The Giant’s Causeway, Northern Ireland’s most iconic landmark, has attracted millions of curious travelers over the centuries. Some 40,000 strange, interlocking columns form a “road” of stepping stones that lead from the coastal cliffs down into the sea. The edges of each column line up so perfectly they look like the work of a skilled Inca mason.
Rising up along northern Ireland’s coast is a series of tall, geometric stepping stones. These basalt columns formed during the flood, as lava oozed over the region, cracking into regular patterns as it cooled.
Legend has it that Irish giant Finn MacCool built the causeway so he could travel across the sea to fight a challenger in Scotland without getting his feet wet. (Similar columns rise from the sea in the Scottish Isles.) Evolutionary geologists say the causeway was formed by massive volcanic eruptions 50–60 million years ago.
How Did It Really Happen?
The first clue is that these columns are made out of basalt, a rock formed from cooling lava. When we observe lava cooling today, it shrinks and cracks. Under the right conditions—uniform mineral content and slowly falling temperatures—the cracks follow geometric patterns.
As the lava contracts, fractures first appear on the surface. Then the cracks extend deeper into the mass as it cools, forming the pillar-like columns.
The columns contracted at the bottom and top simultaneously. This would mean that the bottom shrank upward, while the top shrank downward. In many cases the bottom is convex, as expected, while the upper segment is concave, producing what are called “ball-and-socket” joints.
In theory, based on how cooling lavas should behave, the basalt columns should all be six-sided (hexagonal). However, nearly one-third are five-sided (pentagonal), and a few others are four-, seven-, and eight-sided. This goes to show that real-world geology doesn’t always follow our initial, simple theories.
Most columns are about 15 to 20 inches (38–51 cm) in diameter, around the size of a common patio stone. The size of the columns was primarily determined by the speed at which the lavas cooled. And not all the columns are vertical. Some are tilted where the cooling surface was sloped.
Other famous basalt columns include Devils Postpile, California; Devils Tower, Wyoming; Svartifoss (Black Fall) in Iceland; and Basalt Island, Hong Kong.

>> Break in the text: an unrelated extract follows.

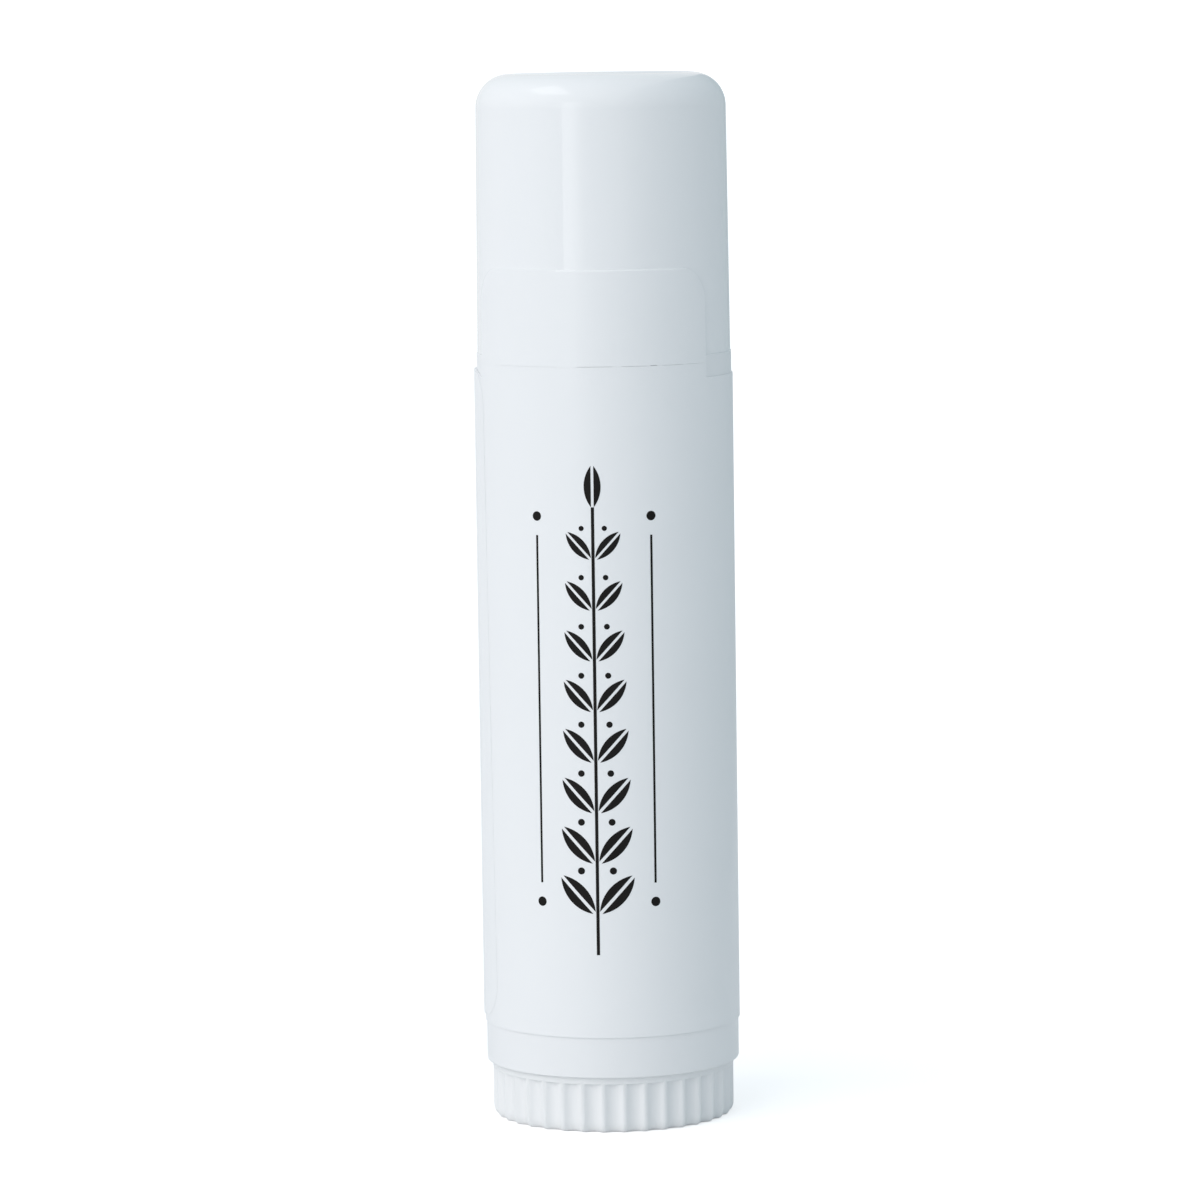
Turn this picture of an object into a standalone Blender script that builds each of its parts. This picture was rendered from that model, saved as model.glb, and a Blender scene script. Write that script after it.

Several lines of evidence indicate that Giant’s Causeway formed during several volcanic eruptions that occurred in rapid succession. After each eruption, the thick basalt started to congeal, cool, and harden, aided by being briefly covered with water, before the next lava flow covered it. The middle flows in the sequence are slightly different in content than the others, and these are the ones that consist of regular, well-developed columns, particularly in their lower parts.
The “causeway” is part of a massive basalt deposit, known as the Thulean Plateau, estimated to cover 700,000 square miles (1,800,000 km2) and be nearly half a mile thick. Where did all this material come from? We simply don’t see anything on that scale today.
The Flood of Noah’s day produced just the right conditions. As the earth’s plates moved rapidly apart (opening up the Atlantic Ocean), huge fissures opened in the crust. Massive amounts of thick lava flowed through these openings into the North Atlantic, covering Greenland, Iceland, western Scotland, and northeast Ireland. These land areas were closer together then but shifted apart as the plates continued to move at the Flood’s end and rapidly decelerated in the early post-Flood era.
The basalt lavas here did not erupt violently, but instead poured out of the ground like a thin oil (similar to the volcanoes in Hawaii today, but on a much larger scale). Eruptions were intermittent in pulses, as seven successive flows, most of them measuring nearly 100 feet (30 m) thick, stacked on top of one another. Later erosion exposed some of the columns that formed within these layers.